Visit our documentation for detailed model specs, deployment guides, and cookbooks to get started.
1 𝜏²-Bench Telecom evaluated using standard settings and user simulation from [Barres et al. 2025]. Terminal-Bench Hard evaluated using Terminus-2 harness following the methodology of Artificial Analysis. AIME 2025 is evaluated on the official 2025 set of 30 questions, each question being repeated 10 times. The score is the pass@1 over this 300 sample dataset. IFBench is for single turn, loose evaluation mode and the score reported corresponds to prompt accuracy over 1470 samples corresponding to 294 unique prompts repeated five times. Scicode evaluated using 65 test problems which includes 288 subproblems. We prompt each subproblem with the 'scientist-annotated background' following the methodology of Artificial Analysis.

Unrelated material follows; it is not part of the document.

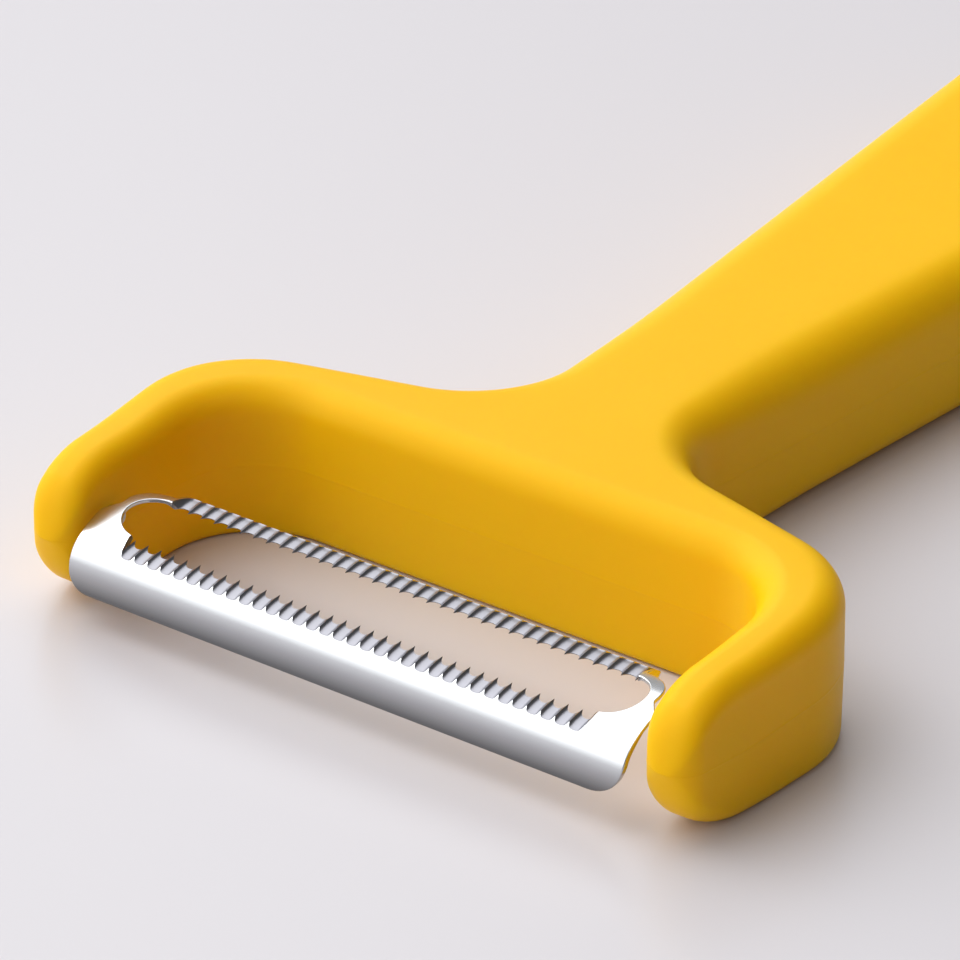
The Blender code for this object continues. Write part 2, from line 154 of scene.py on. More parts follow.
class FrameSettings(bpy.types.PropertyGroup):
    """Sizes and finish of the moulded frame."""

    inner_half: length("Inside Half Width", 31.2, "From the middle to the inner face of an arm")
    arm: length("Arm Thickness", 5.4, "Thickness of an arm at its tip")
    tip_front: length("Tip Reach", 5.8, "How far the arm tips stand in front of the pivot line")
    tip_flat: length("Tip Flat", 0.1, "Half the flat left between the round corners of a tip")
    flare: turn("Arm Flare", 3.5, "Lean of an arm's outer face")
    wall: length("Bridge Wall", 18.3, "Distance of the bridge's inner wall behind the pivot line")
    wall_corner: length("Wall Corner", 9.0, "Inner corner between the bridge and an arm")
    shoulder: length("Shoulder", 22.0, "Where the shoulder lines meet the arms' outer faces")
    shoulder_slope: turn("Shoulder Slope", 15.0, "Slope of the shoulders towards the neck")
    outer_corner: length("Outer Corner", 12.5, "Outer corner between shoulder and arm")
    neck_half: length("Neck Half Width", 8.2, "Half the width of the neck")
    neck_corner: length("Neck Corner", 10.0, "Corner between neck and shoulder")
    taper: turn("Handle Taper", 5.3, "How fast each side of the handle widens")
    end: length("Handle End", 142.0, "Distance of the handle's end behind the pivot line")
    end_flat: length("End Flat", 0.5, "Half the flat left at the handle's end")
    head_height: length("Head Height", 15.5, "Height of the bridge and the handle")
    tip_drop: length("Tip Drop", 1.1, "How much lower the arm tips are than the bridge")
    tip_round: length("Tip Round", 8.0, "Length over which a tip's upper side grows to its full height")
    tip_under: length("Tip Underside", 8.5, "Length over which a tip's underside comes down to the ground")
    arm_edge: length("Arm Edge", 2.3, "Upper edge radius of the arms")
    head_edge: length("Head Edge", 2.9, "Upper edge radius of the bridge")
    handle_edge: length("Handle Edge", 4.9, "Upper edge radius of the handle")
    arm_under: length("Arm Lower Edge", 1.1, "Lower edge radius of the arms")
    head_under: length("Head Lower Edge", 0.9, "Lower edge radius of the bridge")
    handle_under: length("Handle Lower Edge", 2.9, "Lower edge radius of the handle")
    draft: turn("Draft", 0.6, "Lean of the sides away from the parting line")
    parting: length("Parting Line", 7.4, "Height of the mould's parting line")
    witness: length("Witness Height", 0.018, "How far the parting line stands out")
    hole: length("Hole Radius", 3.8, "Radius of the hanging hole")
    hole_inset: length("Hole Inset", 13.0, "Distance of the hole from the handle's end")
    hole_edge: length("Hole Edge", 1.2, "Rounding of the hole's rim")
    socket: length("Socket Radius", 0.9, "Radius of a pivot socket")
    socket_depth: length("Socket Depth", 3.2, "Depth of a pivot socket")
    plastic: colour("Plastic", (1.0, 0.535, 0.003), "Colour of the moulded plastic")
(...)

2 MT-AIME was translated from English using Command A Translate. WMT24++ score is the average of 50 varieties: all supported languages, including ar_EG, ar_SA, pt_BR, pt_PT, zh_CN, zh_TW from the original WMT24++ test set. Serbian is evaluated with an internal transliteration to the Cyrillic script. Irish and Maltese are internally-created translations of WMT24++.
3 To train the Command A+ model efficiently at scale, we leveraged NVIDIA’s CUDA-X ecosystem (CUTLASS, cuBLAS, TE and NCCL) for high-performance computation, kernel optimization, and multi-GPU communication.
4 All models were measured on a single NVIDIA HGX B200 node (8 x GPUs), using vLLM with tensor parallelism (TP=8), against LiveCodeBench. Prompts were ~3K tokens with an 8K max output length.